**Written exercise**
Repeat, exactly, the run of lines that opens with the line containing "make_knob()" and closes with the line containing "cad_parts[node].hide_render = cad_parts[node].hide_viewport", and leave all other lines out.

================================

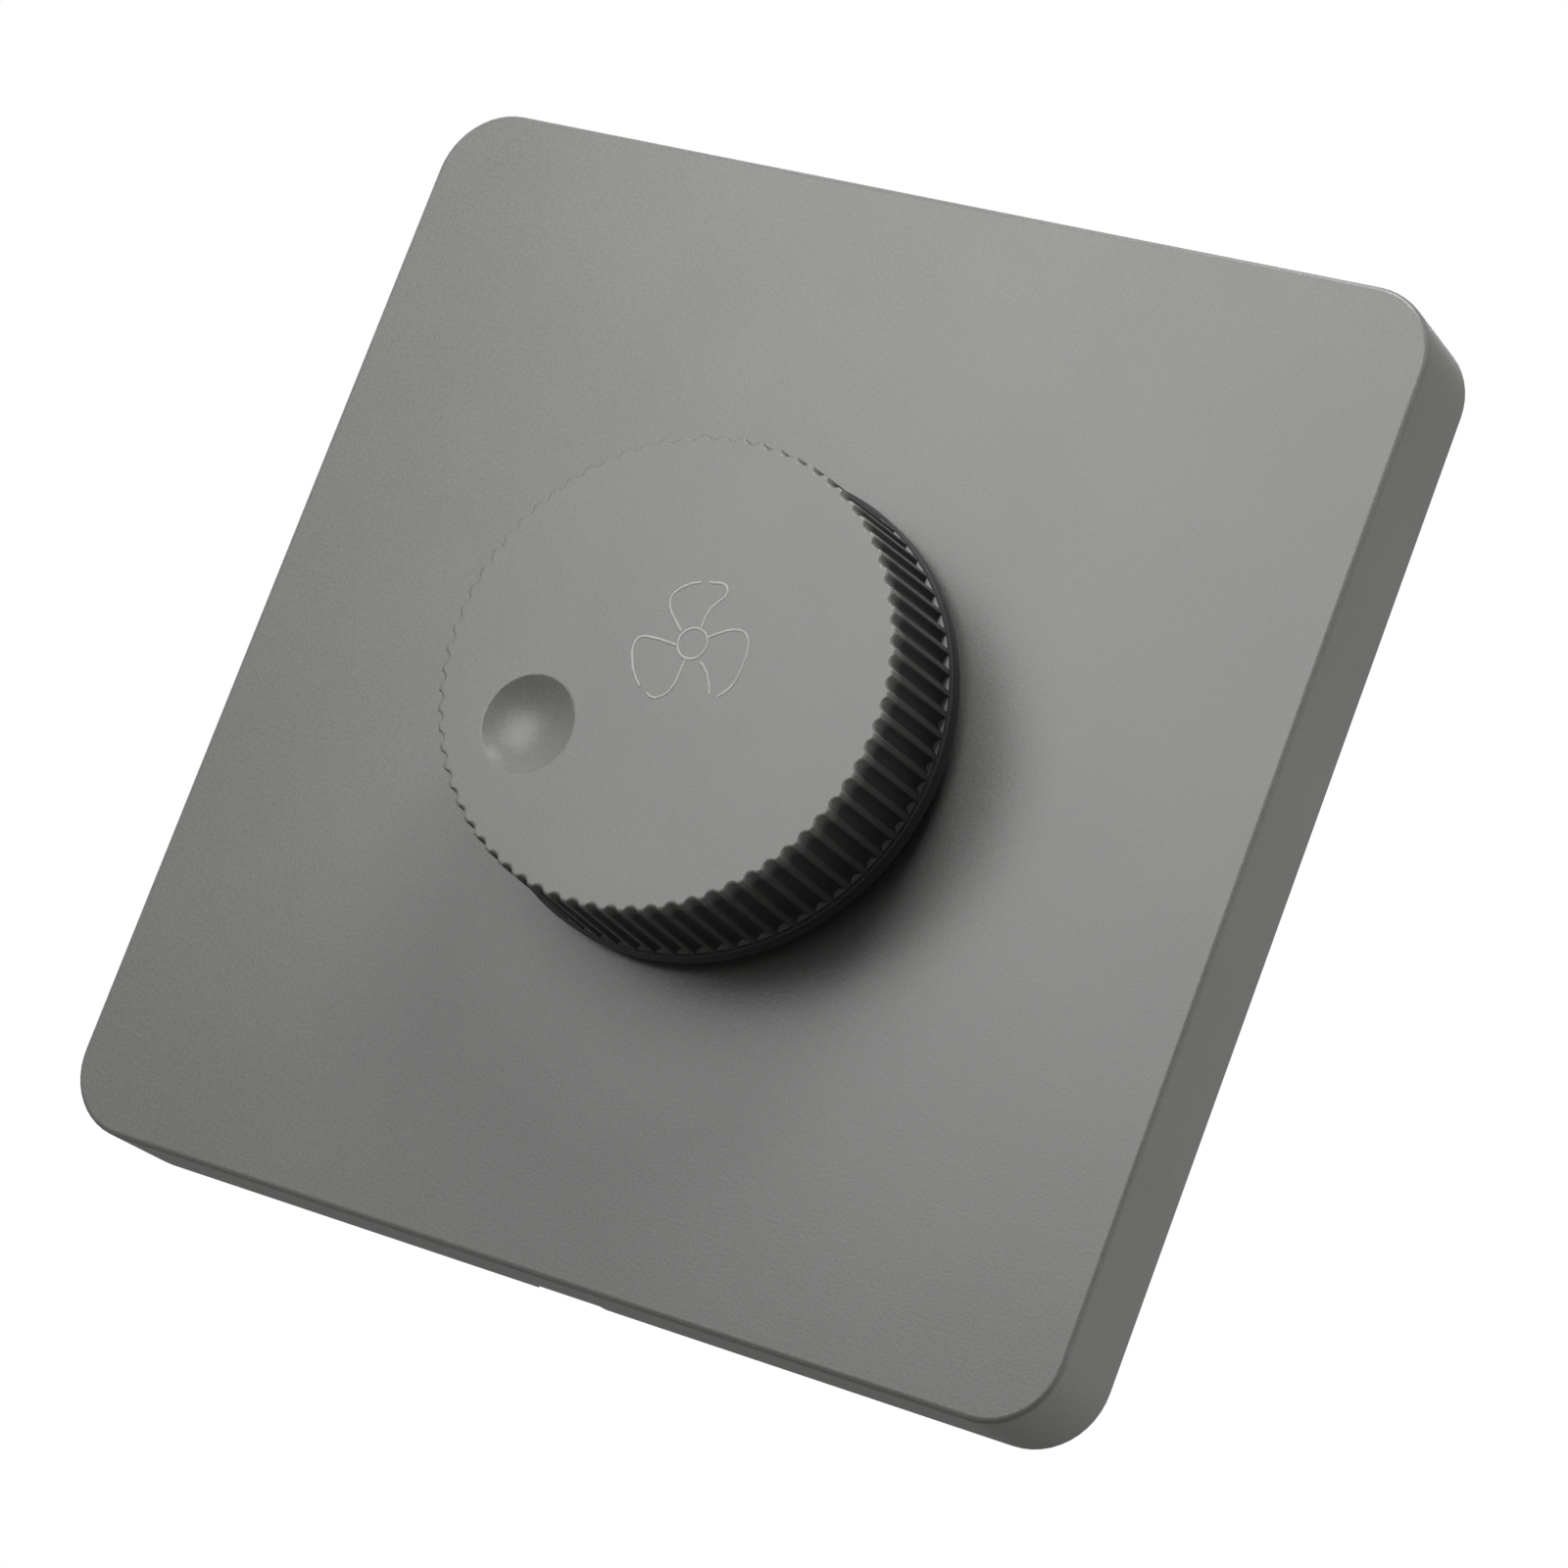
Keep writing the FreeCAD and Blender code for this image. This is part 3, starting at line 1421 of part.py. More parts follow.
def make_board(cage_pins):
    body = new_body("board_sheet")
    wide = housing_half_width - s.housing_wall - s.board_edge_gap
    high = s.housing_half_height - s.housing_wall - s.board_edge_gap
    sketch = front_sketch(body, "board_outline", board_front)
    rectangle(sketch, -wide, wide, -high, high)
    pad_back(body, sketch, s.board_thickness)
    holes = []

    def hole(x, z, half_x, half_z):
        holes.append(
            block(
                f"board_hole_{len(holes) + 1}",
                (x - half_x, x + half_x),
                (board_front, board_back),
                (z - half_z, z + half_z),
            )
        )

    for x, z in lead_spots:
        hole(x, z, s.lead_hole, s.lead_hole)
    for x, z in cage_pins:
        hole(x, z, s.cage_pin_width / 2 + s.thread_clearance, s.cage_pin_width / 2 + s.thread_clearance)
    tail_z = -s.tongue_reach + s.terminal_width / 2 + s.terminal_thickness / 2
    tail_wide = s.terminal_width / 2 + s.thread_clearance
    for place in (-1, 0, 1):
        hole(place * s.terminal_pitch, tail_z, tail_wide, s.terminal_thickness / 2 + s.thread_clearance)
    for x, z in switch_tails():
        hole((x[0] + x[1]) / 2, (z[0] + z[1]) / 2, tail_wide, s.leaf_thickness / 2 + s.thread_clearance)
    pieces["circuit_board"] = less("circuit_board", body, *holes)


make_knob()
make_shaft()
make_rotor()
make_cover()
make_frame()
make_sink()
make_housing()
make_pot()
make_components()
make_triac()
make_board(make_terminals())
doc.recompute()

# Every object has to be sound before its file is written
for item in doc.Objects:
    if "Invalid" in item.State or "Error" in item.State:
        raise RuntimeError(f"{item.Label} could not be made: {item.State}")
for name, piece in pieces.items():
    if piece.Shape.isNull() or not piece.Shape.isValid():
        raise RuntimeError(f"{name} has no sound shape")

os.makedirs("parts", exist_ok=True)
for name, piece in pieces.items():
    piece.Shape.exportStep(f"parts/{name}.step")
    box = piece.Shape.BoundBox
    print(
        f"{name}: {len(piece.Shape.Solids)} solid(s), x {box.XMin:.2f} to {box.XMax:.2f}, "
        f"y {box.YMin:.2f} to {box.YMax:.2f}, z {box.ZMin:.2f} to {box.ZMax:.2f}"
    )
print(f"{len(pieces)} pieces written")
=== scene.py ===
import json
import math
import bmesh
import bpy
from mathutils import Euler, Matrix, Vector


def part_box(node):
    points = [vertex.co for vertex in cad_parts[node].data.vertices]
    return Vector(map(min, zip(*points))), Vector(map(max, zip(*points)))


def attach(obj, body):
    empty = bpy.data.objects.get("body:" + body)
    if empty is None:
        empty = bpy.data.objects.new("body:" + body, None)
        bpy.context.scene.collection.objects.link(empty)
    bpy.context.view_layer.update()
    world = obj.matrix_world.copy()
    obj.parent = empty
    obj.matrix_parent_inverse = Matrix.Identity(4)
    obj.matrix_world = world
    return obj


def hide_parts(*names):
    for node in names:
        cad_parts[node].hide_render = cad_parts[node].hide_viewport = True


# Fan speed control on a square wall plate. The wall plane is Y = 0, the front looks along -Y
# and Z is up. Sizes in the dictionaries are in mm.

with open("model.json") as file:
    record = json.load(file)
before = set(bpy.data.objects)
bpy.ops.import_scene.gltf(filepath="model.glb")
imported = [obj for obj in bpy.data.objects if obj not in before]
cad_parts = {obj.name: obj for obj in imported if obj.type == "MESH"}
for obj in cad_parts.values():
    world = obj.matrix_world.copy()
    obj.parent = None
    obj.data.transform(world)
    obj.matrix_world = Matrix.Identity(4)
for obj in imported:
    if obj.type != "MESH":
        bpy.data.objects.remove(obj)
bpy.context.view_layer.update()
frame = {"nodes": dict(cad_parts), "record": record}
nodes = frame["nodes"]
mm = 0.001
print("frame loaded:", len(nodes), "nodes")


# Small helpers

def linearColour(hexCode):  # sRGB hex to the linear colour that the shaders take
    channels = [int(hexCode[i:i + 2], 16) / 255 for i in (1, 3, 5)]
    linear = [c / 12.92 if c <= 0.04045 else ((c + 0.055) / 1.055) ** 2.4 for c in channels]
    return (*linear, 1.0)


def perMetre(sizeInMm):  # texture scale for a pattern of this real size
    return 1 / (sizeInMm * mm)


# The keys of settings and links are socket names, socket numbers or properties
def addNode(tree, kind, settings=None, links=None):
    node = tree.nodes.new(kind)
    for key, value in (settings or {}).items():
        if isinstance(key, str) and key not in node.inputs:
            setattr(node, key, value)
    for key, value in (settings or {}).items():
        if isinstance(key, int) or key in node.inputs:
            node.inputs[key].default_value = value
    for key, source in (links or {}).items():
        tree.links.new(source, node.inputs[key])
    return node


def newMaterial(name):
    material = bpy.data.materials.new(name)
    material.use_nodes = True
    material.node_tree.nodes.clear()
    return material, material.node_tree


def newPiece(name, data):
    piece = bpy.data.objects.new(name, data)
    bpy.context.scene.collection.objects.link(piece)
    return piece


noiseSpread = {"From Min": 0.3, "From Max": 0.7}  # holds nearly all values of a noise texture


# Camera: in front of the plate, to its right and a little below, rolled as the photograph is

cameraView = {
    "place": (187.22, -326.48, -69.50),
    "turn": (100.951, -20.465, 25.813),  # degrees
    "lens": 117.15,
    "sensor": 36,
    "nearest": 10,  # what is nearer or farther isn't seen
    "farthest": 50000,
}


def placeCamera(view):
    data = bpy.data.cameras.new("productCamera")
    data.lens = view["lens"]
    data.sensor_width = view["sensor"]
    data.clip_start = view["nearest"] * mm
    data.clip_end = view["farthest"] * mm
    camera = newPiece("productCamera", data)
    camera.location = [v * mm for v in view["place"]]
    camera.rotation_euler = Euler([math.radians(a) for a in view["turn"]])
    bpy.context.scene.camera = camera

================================

**Answer in full**
make_knob()
make_shaft()
make_rotor()
make_cover()
make_frame()
make_sink()
make_housing()
make_pot()
make_components()
make_triac()
make_board(make_terminals())
doc.recompute()

# Every object has to be sound before its file is written
for item in doc.Objects:
    if "Invalid" in item.State or "Error" in item.State:
        raise RuntimeError(f"{item.Label} could not be made: {item.State}")
for name, piece in pieces.items():
    if piece.Shape.isNull() or not piece.Shape.isValid():
        raise RuntimeError(f"{name} has no sound shape")

os.makedirs("parts", exist_ok=True)
for name, piece in pieces.items():
    piece.Shape.exportStep(f"parts/{name}.step")
    box = piece.Shape.BoundBox
    print(
        f"{name}: {len(piece.Shape.Solids)} solid(s), x {box.XMin:.2f} to {box.XMax:.2f}, "
        f"y {box.YMin:.2f} to {box.YMax:.2f}, z {box.ZMin:.2f} to {box.ZMax:.2f}"
    )
print(f"{len(pieces)} pieces written")
=== scene.py ===
import json
import math
import bmesh
import bpy
from mathutils import Euler, Matrix, Vector


def part_box(node):
    points = [vertex.co for vertex in cad_parts[node].data.vertices]
    return Vector(map(min, zip(*points))), Vector(map(max, zip(*points)))


def attach(obj, body):
    empty = bpy.data.objects.get("body:" + body)
    if empty is None:
        empty = bpy.data.objects.new("body:" + body, None)
        bpy.context.scene.collection.objects.link(empty)
    bpy.context.view_layer.update()
    world = obj.matrix_world.copy()
    obj.parent = empty
    obj.matrix_parent_inverse = Matrix.Identity(4)
    obj.matrix_world = world
    return obj


def hide_parts(*names):
    for node in names:
        cad_parts[node].hide_render = cad_parts[node].hide_viewport = True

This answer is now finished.